Note that after all that, we still haven’t talked about the edge features. With this setup you do not have edge support. Azure has at least some edge capabilities, but again, your own team would need to develop the support if those features are relevant to you.

Afterword

With all that said, there are a few conclusions to be made. First, if you are using Vercel, you are in luck as implementing this pattern of scaling will not require much extra setup. If you are serving your application on some other platform, you may have to go through more effort to use this model for scaling.

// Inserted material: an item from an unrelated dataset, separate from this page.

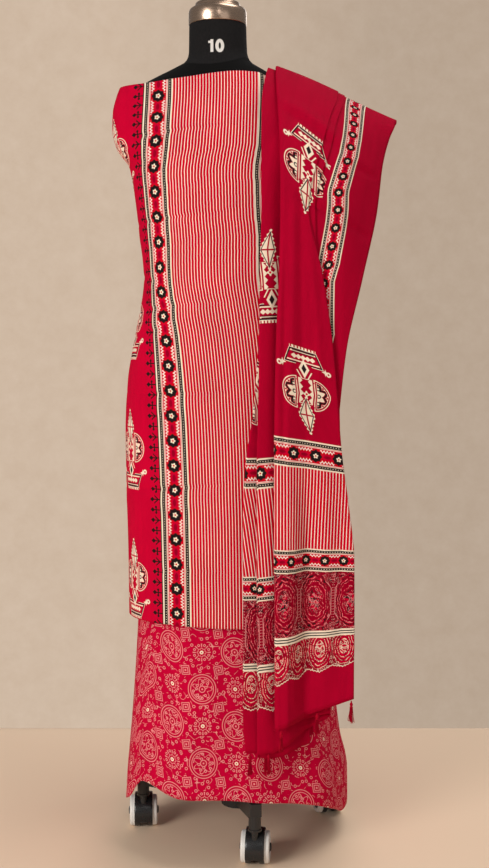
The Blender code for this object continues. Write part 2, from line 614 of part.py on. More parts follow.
def shawl_line(row, fold_steps, run_steps):
    """One line across the shawl, from the free edge through every fold to the far edge."""
    names = list(SHAWL_LAYERS)
    stops = [row[name] for name in names] + [row["far"]]
    layer = SHAWL_LAYERS["edge"]
    points = [(stops[0], layer)]
    for i in range(1, len(names)):
        before, here, after = stops[i - 1], stops[i], stops[i + 1]
        k_in = max(-1.0, min(1.0, (before - here) / 0.010))
        k_out = max(-1.0, min(1.0, (after - here) / 0.010))
        turn = fold_points(here, layer, SHAWL_LAYERS[names[i]], k_in, k_out, row["pitch"], fold_steps)
        start, end = points[-1][0], turn[0][0]
        runs = run_steps if i == 2 else 3 * run_steps
        evenly = [start + (end - start) * j / runs for j in range(1, runs)]
        crossing = run_stops(row, start, end, run_steps)[:-1]
        points += [(x, layer) for x in (crossing if i > 2 else evenly)]
        points += turn
        layer = SHAWL_LAYERS[names[i]]
    return points + [(x, layer) for x in run_stops(row, points[-1][0], stops[-1], run_steps)]


def shoulder_slope(x):
    return smooth_at([stop for stop, _ in SHOULDER_SLOPE], [drop for _, drop in SHOULDER_SLOPE], x)


def shawl_spot(row, x, layer, across):
    """A point of the shawl from its sideways place, its layer and its share of the width."""
    turn = math.radians(row["turn"])
    outward = Vector((0, -math.cos(turn), math.sin(turn)))
    lean = row["lean"] * min(1.0, max(0.0, (x - LEAN_START) / (LEAN_END - LEAN_START))) ** 1.3
    outer_share = min(1.0, max(0.0, (x - row["inner"]) / (row["front"] - row["inner"])))
    sag = row["drop"] * smooth_at([stop for stop, _ in SAG], [drop for _, drop in SAG], across)
    up = row["up"] + row["slope"] * shoulder_slope(x) + row["lift"] * outer_share - sag
    spot = Vector((x, row["out"], up)) - outward * layer * row["pitch"]
    bend = min(1.0, max(0.0, (x - BEND_START) / (BEND_END - BEND_START)))
    spot.y += bend_depth(row, up) * (bend - BEND_FORWARD)
    spot.y += lean if turn < math.pi / 2 else -lean
    return spot


def make_shawl():
    table = read_table(SHAWL_COLUMNS, SHAWL_ROWS)
    columns = len(shawl_line(shawl_row(table, 0.0), SHAWL_FOLD_STEPS, SHAWL_RUN_STEPS)) - 1

    def place(along, across):
        row = shawl_row(table, along)
        index = round(across * columns)
        x, layer = shawl_line(row, SHAWL_FOLD_STEPS, SHAWL_RUN_STEPS)[index]
        return shawl_spot(row, x, layer, across)

    add_sheet("shawl_cloth", SHAWL_LENGTH_STEPS, columns, place, SHAWL_THICKNESS, "shawl_print")


def tassel_mesh():
    """A bound head with nine loose threads below it; its top is the mesh's origin."""
    bm = bmesh.new()
    bmesh.ops.create_grid(bm, x_segments=3, y_segments=3, size=TASSEL_HEAD / 2)
    bmesh.ops.translate(bm, verts=bm.verts, vec=(0, 0, -0.012))
    roots = bm.faces[:]
    bmesh.ops.reverse_faces(bm, faces=roots)
    raised = bmesh.ops.extrude_face_region(bm, geom=roots, use_keep_orig=True)
    top = [part for part in raised["geom"] if isinstance(part, bmesh.types.BMVert)]
    bmesh.ops.scale(bm, verts=top, vec=(0.42, 0.42, 1.0))
    bmesh.ops.translate(bm, verts=top, vec=(0, 0, 0.012))
    threads = bmesh.ops.extrude_discrete_faces(bm, faces=roots)["faces"]
    for index, thread in enumerate(threads):
        centre = thread.calc_center_median()
        reach = TASSEL_LENGTH - 0.012 - 0.004 * (index % 3)
        drift = Vector((centre.x * 1.1, centre.y * 1.1, -reach))
        for corner in thread.verts:
            corner.co = centre + (corner.co - centre) * 0.62 + drift
    bmesh.ops.recalc_face_normals(bm, faces=bm.faces)
    return mesh_from(bm, "tassel", smooth=False)


def hem_spot(row, line, layer, x):
    """Where the hem's line passes a sideways place on the given layer."""
    last = len(line) - 1
    for i in range(last):
        (x_a, layer_a), (x_b, layer_b) = line[i], line[i + 1]
        if layer_a == layer_b == layer and min(x_a, x_b) <= x <= max(x_a, x_b):
            start = shawl_spot(row, x_a, layer, i / last)
            end = shawl_spot(row, x_b, layer, (i + 1) / last)
            return start.lerp(end, (x - x_a) / (x_b - x_a))


def make_tassels():
    table = read_table(SHAWL_COLUMNS, SHAWL_ROWS)
    shared = tassel_mesh()
    for end, share, outward in (("front", 0.0, -1), ("back", 1.0, 1)):
        row = shawl_row(table, share)
        line = shawl_line(row, SHAWL_FOLD_STEPS, SHAWL_RUN_STEPS)
        for number, (layer, x) in enumerate(TASSELS[end], 1):
            top = hem_spot(row, line, layer, x)
            top.y += outward * TASSEL_FORWARD
            top.z -= SHAWL_THICKNESS / 2 + PIECE_GAP
            add_object(f"tassel_{end}_{number}", shared, "tassel_thread", top, (0, 0, number * 0.7))


make_form()
make_base()
make_casters()
make_wrapped_cloths()
make_shawl()
make_tassels()
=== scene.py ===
import functools
import math

import bmesh
import bpy
from mathutils import Matrix, Vector


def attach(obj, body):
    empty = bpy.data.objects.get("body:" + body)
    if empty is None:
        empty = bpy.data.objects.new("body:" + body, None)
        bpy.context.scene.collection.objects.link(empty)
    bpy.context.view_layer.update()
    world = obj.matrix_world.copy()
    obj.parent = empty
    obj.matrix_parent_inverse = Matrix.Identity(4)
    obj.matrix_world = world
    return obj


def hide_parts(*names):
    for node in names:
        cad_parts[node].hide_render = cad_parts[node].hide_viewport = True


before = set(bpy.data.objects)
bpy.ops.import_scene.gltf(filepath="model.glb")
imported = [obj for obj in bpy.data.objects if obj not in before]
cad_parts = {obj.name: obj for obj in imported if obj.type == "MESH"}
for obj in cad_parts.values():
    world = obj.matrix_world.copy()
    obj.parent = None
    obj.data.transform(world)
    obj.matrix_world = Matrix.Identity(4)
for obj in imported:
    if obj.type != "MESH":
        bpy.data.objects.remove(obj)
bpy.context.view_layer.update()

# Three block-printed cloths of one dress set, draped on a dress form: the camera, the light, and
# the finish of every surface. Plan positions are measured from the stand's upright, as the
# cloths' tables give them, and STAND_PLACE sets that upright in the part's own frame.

STAND_PLACE = Vector((-0.031, 0.012, 0.0))
PIECE_GAP = 0.0003

# ---------------------------------------------------------------- helpers
def add_node(tree, kind, values=(), **settings):
    """A shader node with its settings, and with the given values on its inputs."""
    node = tree.nodes.new("ShaderNode" + kind)
    for setting, value in settings.items():
        setattr(node, setting, value)
    for name, value in dict(values).items():
        node.inputs[name].default_value = value
    return node


def mix_tones(tree, factor, a, b):
    """Tone a where the factor is 0 and tone b where it is 1. A tone is a colour or a socket."""
    node = add_node(tree, "Mix", data_type="RGBA")
    tree.links.new(factor, node.inputs["Factor"])
    for tone, slot in ((a, node.inputs["A"]), (b, node.inputs["B"])):
        if isinstance(tone, tuple):
            slot.default_value = (*tone, 1)
        else:
            tree.links.new(tone, slot)
    return node.outputs["Result"]


def add_bump(tree, shader, height, strength, distance):
    bump = add_node(tree, "Bump", {"Strength": strength, "Distance": distance})
    tree.links.new(height, bump.inputs["Height"])
    tree.links.new(bump.outputs[0], shader.inputs["Normal"])


def plain_material(name, colour, roughness):
    material = bpy.data.materials.new(name)
    material.use_nodes = True
    shader = material.node_tree.nodes["Principled BSDF"]
    shader.inputs["Base Color"].default_value = (*colour, 1)
    shader.inputs["Roughness"].default_value = roughness
    return material


def piece_from(bm, name, materials, sharpest=None):
    """An object from a bmesh, smooth but for the edges that turn by more than the given degrees."""
    mesh = bpy.data.meshes.new(name)
    bm.to_mesh(mesh)
    bm.free()
    mesh.shade_smooth()
    if sharpest is not None:
        mesh.set_sharp_from_angle(angle=math.radians(sharpest))
    for material in materials:
        mesh.materials.append(material)
    piece = bpy.data.objects.new(name, mesh)
    bpy.context.scene.collection.objects.link(piece)
    return piece


def ramp(at, start, end):
    """How far it is from the start to the end, held at 0 before the one and at 1 past the other."""
    return min(1.0, max(0.0, (at - start) / (end - start)))


def cut_spans(marks, counts):
    """The marks, and between them the places that cut each span into its count of even parts."""
    cuts = [marks[0]]
    for a, b, count in zip(marks, marks[1:], counts):
        cuts += [a + (b - a) * j / count for j in range(1, count + 1)]
    return cuts


def repeated(values, counts):
    return [value for value, count in zip(values, counts) for _ in range(count)]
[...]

Secondly, this approach to scaling only works with content that caches well. There are cases of personalisation where the served content can’t be effectively cached. For instance, some machine learning models want every request to reach its service so that different content can be tested on the fly. In that case you have to ignore the cache. Some content can’t be cached for security or privacy reasons such as user specific data. In the aforementioned cases you need to optimise in other ways.

Lastly, as always, you must ask yourself whether you need the scaling. In some cases, it may not be worth your money. You can for instance try to use the middleware tricks introduced in this post without any custom cache, in which case you might be able to avoid any infrastructure related work.